Indonesia needs to step up efforts to confront radicalism

The co-ordinated assault launched by five suicide bombers and gunmen in the heart of Jakarta on Thursday lasted three hours, involved lengthy exchanges of gunfire with police as well as numerous bomb blasts, and only ended after the five attackers blew themselves up. It's miraculous then the death and injury toll was so low. Of the 22 victims, just two died of their injuries, though one person remains gravely ill in hospital. By contrast, seven gunmen and suicide bombers succeeded in killing 130 people in Paris in November, and forcing the entire city into lock-down.

In a now familiar postscript, Islamic State claimed responsibility for the Jakarta attack, a link later confirmed by the city's police chief. He named an Indonesian militant living in Syria, Bahrun Naim, as the attack's mastermind. Bahrun is believed to have travelled to Raqqa (the de facto capital of Islamic State) last year after serving a three-year prison sentence for illegal arms possession, and to be the head of Katibah Nusantara, a military unit run under IS auspices but based in south-east Asia. He also runs a blog site promoting IS's plans for an Asian beachhead for its "caliphate".

Police officers examine a police post where an explosion went off.
Police officers examine a police post where an explosion went off.  Photo: AP

After the Paris attacks, Bahrun published a blog explaining to his followers how easy it was to mount an attack in a major city, and on November 24, when contacted by Reuters news agency, said there were more than enough IS supporters to "carry out an action" in Indonesia and that he was "just waiting for the right trigger".

That Bahrun's acolytes proved unequal to the task of killing and causing mayhem on a scale similar to Paris on November 13 is fortunate. The police response, doubtless helped by intelligence derived from chatter among IS sympathisers, probably helped. It's likely, however, that this "failure" will cause Katibah Nusantara to redouble its efforts to better train and equip its operatives.


From the perspective of countering IS-inspired terrorism, Indonesia represents a daunting challenge, and not just because of the past success of Jemaah Islamiyah, the al-Qaeda-inspired group which organised a series of deadly attacks across Indonesia in the 2000s, including the Bali bombings of 2002 and 2005.

It's believed that more than 700 Indonesians have travelled to Syria to join IS in recent years. That represents a potentially invaluable pool for recruitment and training of Katibah Nusantara recruits. And though Indonesia's Muslim-majority population is largely tolerant of other religions, and less given to extremist sympathies, the number of hardline groups promoting what they argue is a purer interpretation of Islam is on the rise. One region, Aceh, has even adopted Sharia law. In a sign that this was more than a theoretical exercise, Acehnese authorities recently sentenced an unmarried woman alleged to have become too friendly with a male acquaintance to a public flogging.

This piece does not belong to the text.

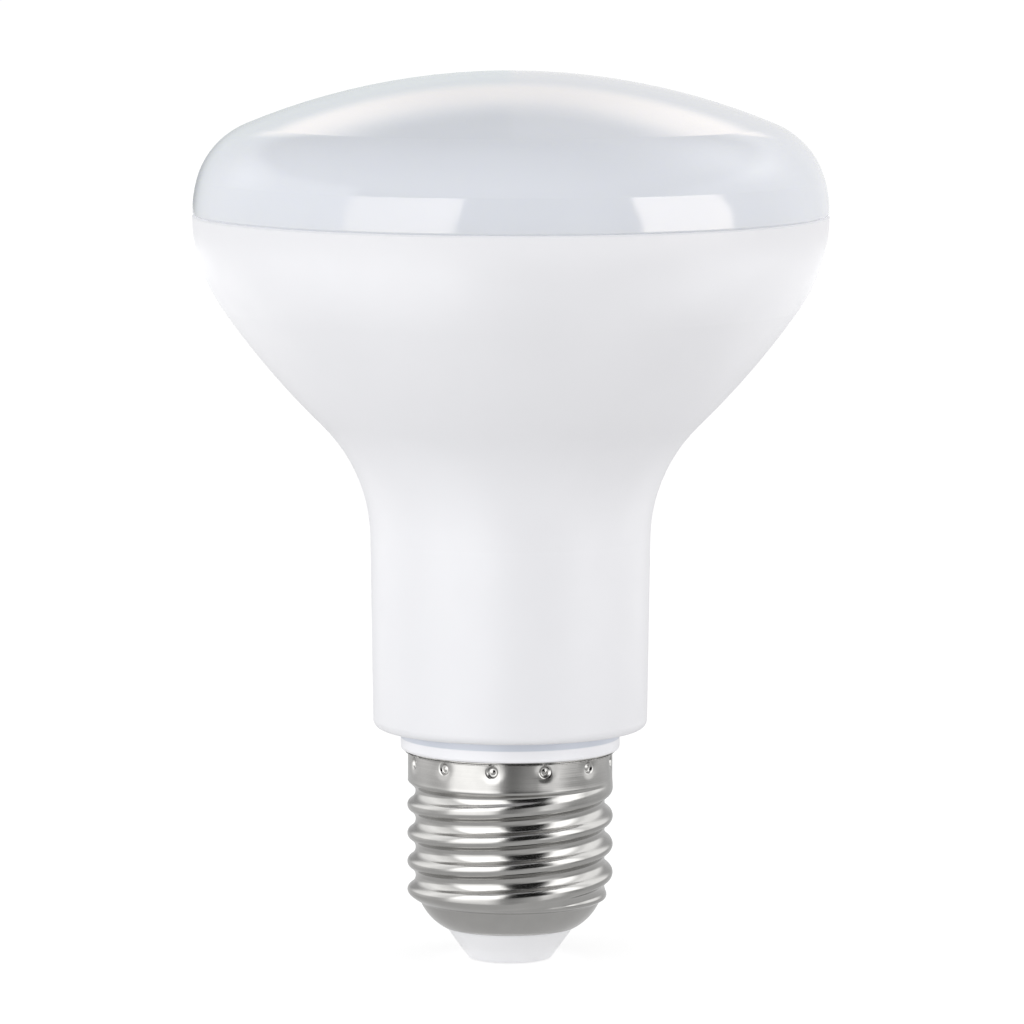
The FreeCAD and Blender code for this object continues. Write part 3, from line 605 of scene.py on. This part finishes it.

For all the ill omens pointing towards Indonesia and other countries in the region becoming an active war zone for IS (in another development to that end, three different Muslim insurgent groups in the southern Philippines pledged their allegiance to Raqqa this week), it's worth recalling that Indonesia's response to the JI threat was highly effective. The group's spiritual leader, Abu Bakhar Bashir, was jailed in 2011 (where he remains despite several appeals to the Jakarta High Court) and other prominent figures were either captured or killed by the country's counter-terrorism squad known as Detachment 88.

Though several JI operatives are on the verge of being released from prison, the organisation itself remains fragmented. According to Jakarta-based terrorism expert Sidney Jones, JI appears not be interested in violence in Indonesia for the time being. However, for jihadists, the success of IS in Iraq and Syria has offered new hope, and money. In 2014, Bashir pledged his allegiance to IS, prompting a surge of support for the group – a phenomenon likely to repeated in the wake of Bahrun Naim's "exploits".

It may be that Detachment 88, extensively funded by the United States, has the capabilities to deal with Katibah Nusantara's growing reach and stature. Dealing with IS's appeal to radical elements within Indonesia itself is another matter. Stepped-up efforts by Indonesia's government to confront radicalism elements would seem to be a necessary first step, with help and assistance from allies like Australia. The risks of Katibah Nusantara focusing on Bali are too big to ignore.